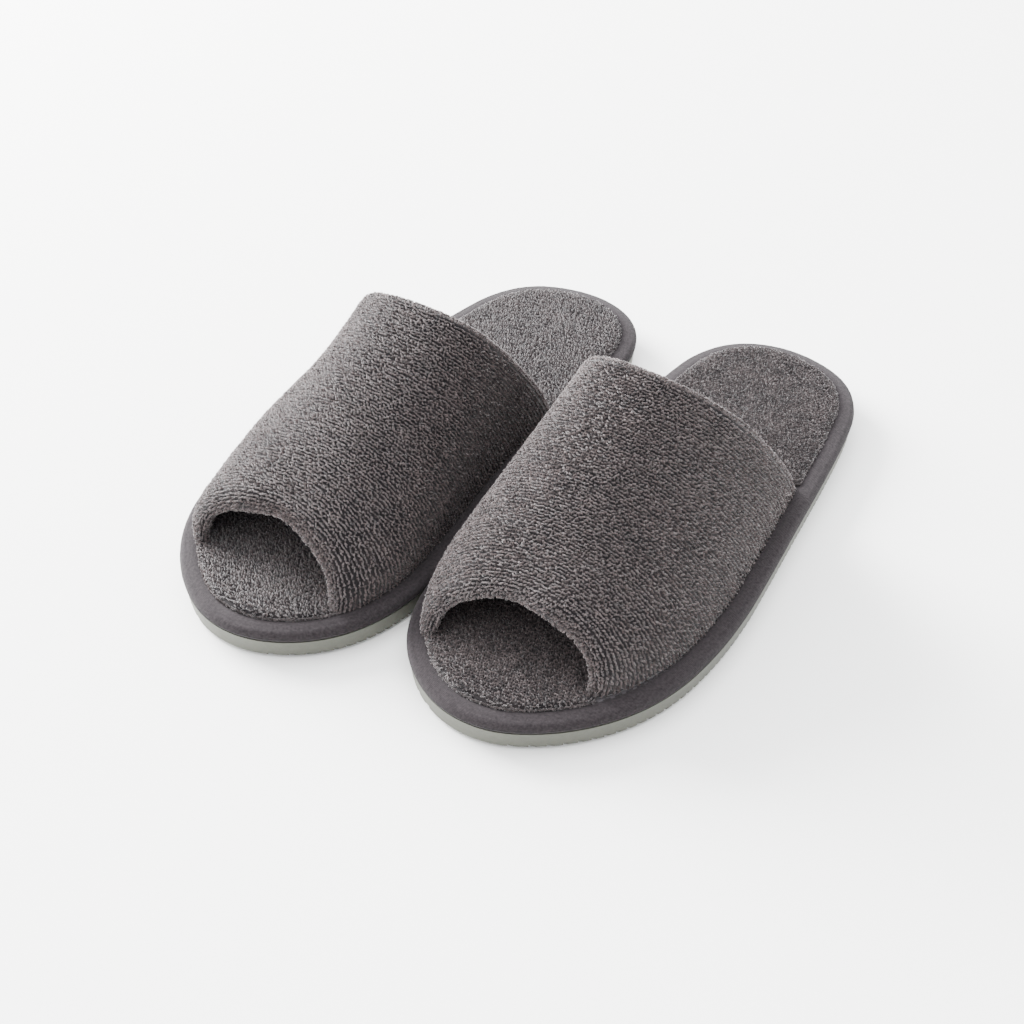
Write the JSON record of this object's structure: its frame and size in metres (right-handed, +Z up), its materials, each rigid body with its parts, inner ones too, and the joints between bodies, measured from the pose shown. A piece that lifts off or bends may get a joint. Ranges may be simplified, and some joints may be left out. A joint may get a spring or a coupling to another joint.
{
  "type": "spa slippers",
  "caption": "Pair of open-toe terry cloth slippers with a padded vamp, a cloth-bound rim and a grooved light EVA sole.",
  "frame": {"origin": "on the floor, in the middle of the pair's outer box", "axes": "+Z up, toes towards -Y, the wearer's left slipper at +X"},
  "size_m": [0.234, 0.2911, 0.0926],
  "materials": {
    "outsole_eva": "satin moulded foam",
    "midsole_eva": "matte foam",
    "filler_board": "matte fibreboard",
    "binding_cloth": "fine plain weave",
    "terry_cloth": "looped cotton terry",
    "soft_sponge": "open-cell foam",
    "thread": "spun polyester"
  },
  "bodies": {
    "right_slipper": {"right_outsole": "outsole_eva", "right_insole_board": "filler_board", "right_midsole": "midsole_eva", "right_binding": "binding_cloth", "right_rim_stitching": "thread", "right_footbed_foam": "soft_sponge", "right_footbed_cover": "terry_cloth", "right_vamp_outer": "terry_cloth", "right_vamp_sponge": "soft_sponge", "right_vamp_lining": "terry_cloth"},
    "left_slipper": {"left_outsole": "outsole_eva", "left_insole_board": "filler_board", "left_midsole": "midsole_eva", "left_binding": "binding_cloth", "left_rim_stitching": "thread", "left_footbed_foam": "soft_sponge", "left_footbed_cover": "terry_cloth", "left_vamp_outer": "terry_cloth", "left_vamp_sponge": "soft_sponge", "left_vamp_lining": "terry_cloth"}
  },
  "joints": [
    {"name": "left_slipper_lift", "type": "slide", "parent": "right_slipper", "child": "left_slipper", "axis": [0, 0, 1], "range_m": [0, 0.12]}
  ]
}
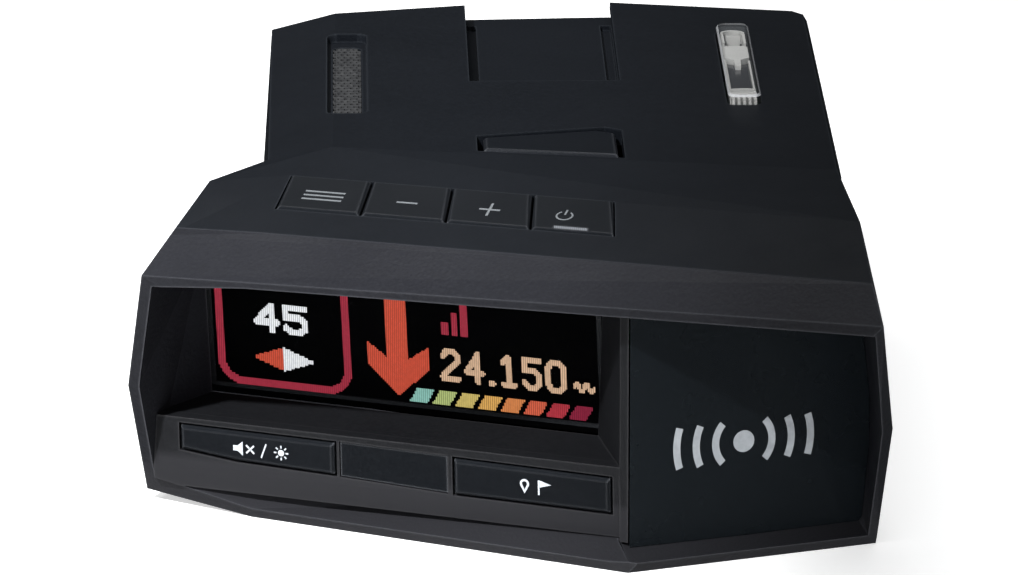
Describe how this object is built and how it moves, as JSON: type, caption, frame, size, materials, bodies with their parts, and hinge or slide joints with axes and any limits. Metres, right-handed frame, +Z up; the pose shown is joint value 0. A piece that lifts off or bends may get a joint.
┄┄┄┄┄┄
Directions for this task: Print every record above exactly as written.

The result:
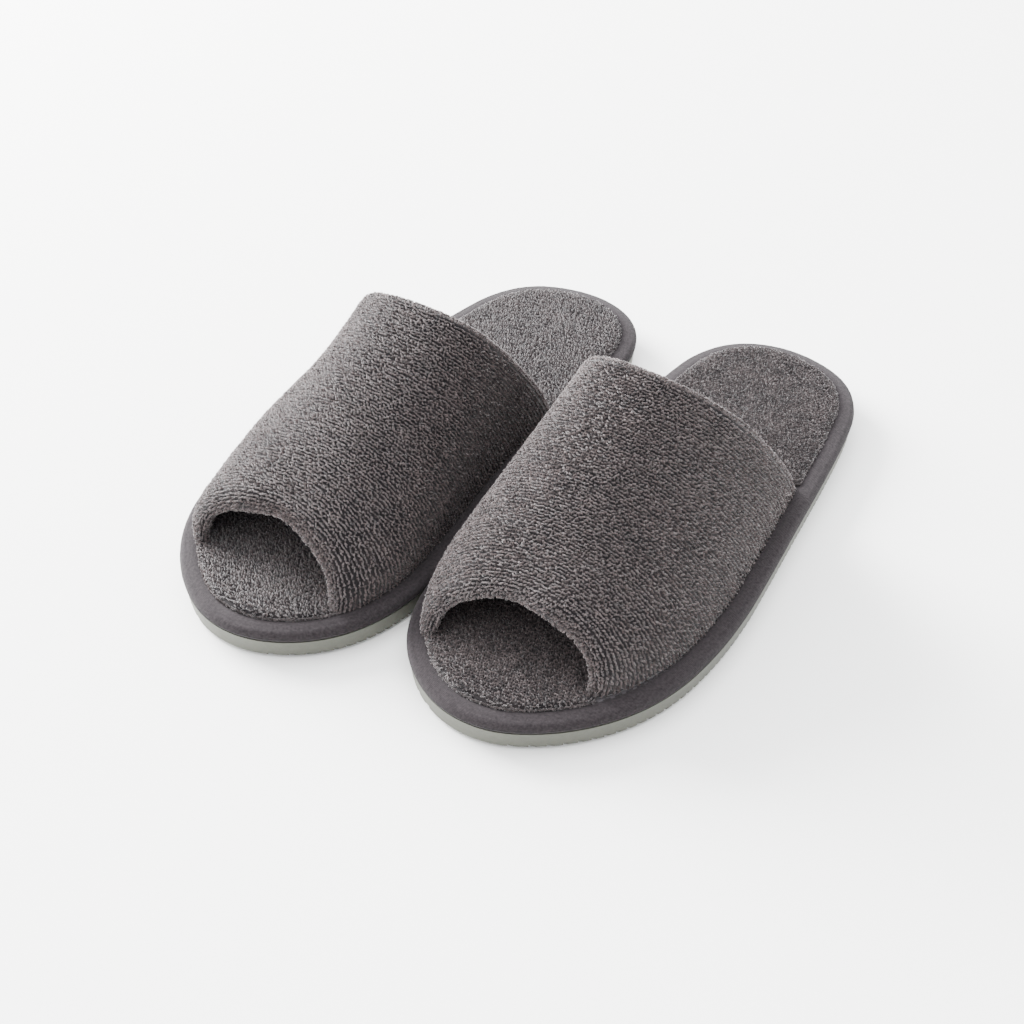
Write the JSON record of this object's structure: its frame and size in metres (right-handed, +Z up), its materials, each rigid body with its parts, inner ones too, and the joints between bodies, measured from the pose shown. A piece that lifts off or bends may get a joint. Ranges may be simplified, and some joints may be left out. A joint may get a spring or a coupling to another joint.
{
  "type": "spa slippers",
  "caption": "Pair of open-toe terry cloth slippers with a padded vamp, a cloth-bound rim and a grooved light EVA sole.",
  "frame": {"origin": "on the floor, in the middle of the pair's outer box", "axes": "+Z up, toes towards -Y, the wearer's left slipper at +X"},
  "size_m": [0.234, 0.2911, 0.0926],
  "materials": {
    "outsole_eva": "satin moulded foam",
    "midsole_eva": "matte foam",
    "filler_board": "matte fibreboard",
    "binding_cloth": "fine plain weave",
    "terry_cloth": "looped cotton terry",
    "soft_sponge": "open-cell foam",
    "thread": "spun polyester"
  },
  "bodies": {
    "right_slipper": {"right_outsole": "outsole_eva", "right_insole_board": "filler_board", "right_midsole": "midsole_eva", "right_binding": "binding_cloth", "right_rim_stitching": "thread", "right_footbed_foam": "soft_sponge", "right_footbed_cover": "terry_cloth", "right_vamp_outer": "terry_cloth", "right_vamp_sponge": "soft_sponge", "right_vamp_lining": "terry_cloth"},
    "left_slipper": {"left_outsole": "outsole_eva", "left_insole_board": "filler_board", "left_midsole": "midsole_eva", "left_binding": "binding_cloth", "left_rim_stitching": "thread", "left_footbed_foam": "soft_sponge", "left_footbed_cover": "terry_cloth", "left_vamp_outer": "terry_cloth", "left_vamp_sponge": "soft_sponge", "left_vamp_lining": "terry_cloth"}
  },
  "joints": [
    {"name": "left_slipper_lift", "type": "slide", "parent": "right_slipper", "child": "left_slipper", "axis": [0, 0, 1], "range_m": [0, 0.12]}
  ]
}
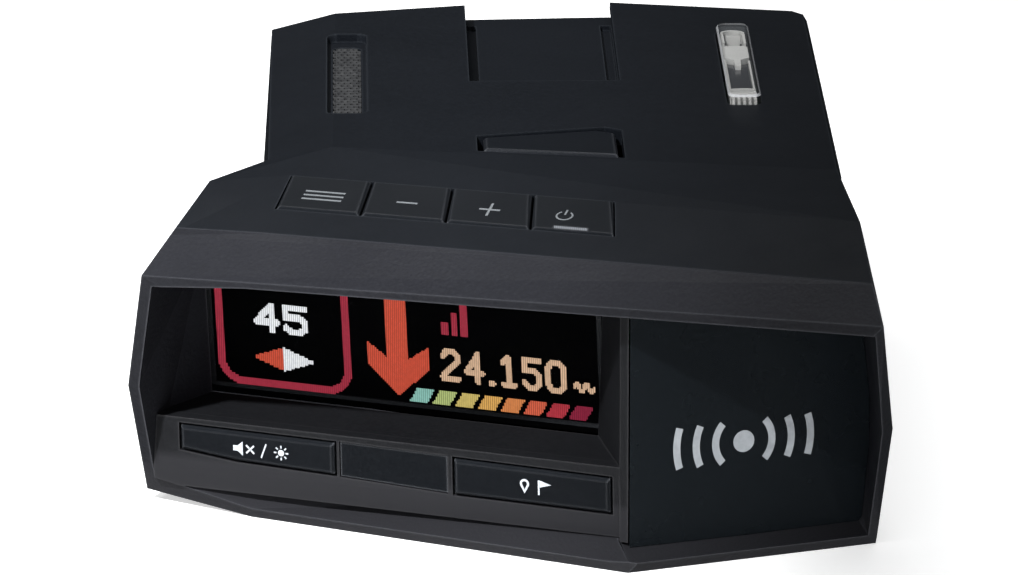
Describe how this object is built and how it moves, as JSON: type, caption, frame, size, materials, bodies with their parts, and hinge or slide joints with axes and any limits. Metres, right-handed frame, +Z up; the pose shown is joint value 0. A piece that lifts off or bends may get a joint.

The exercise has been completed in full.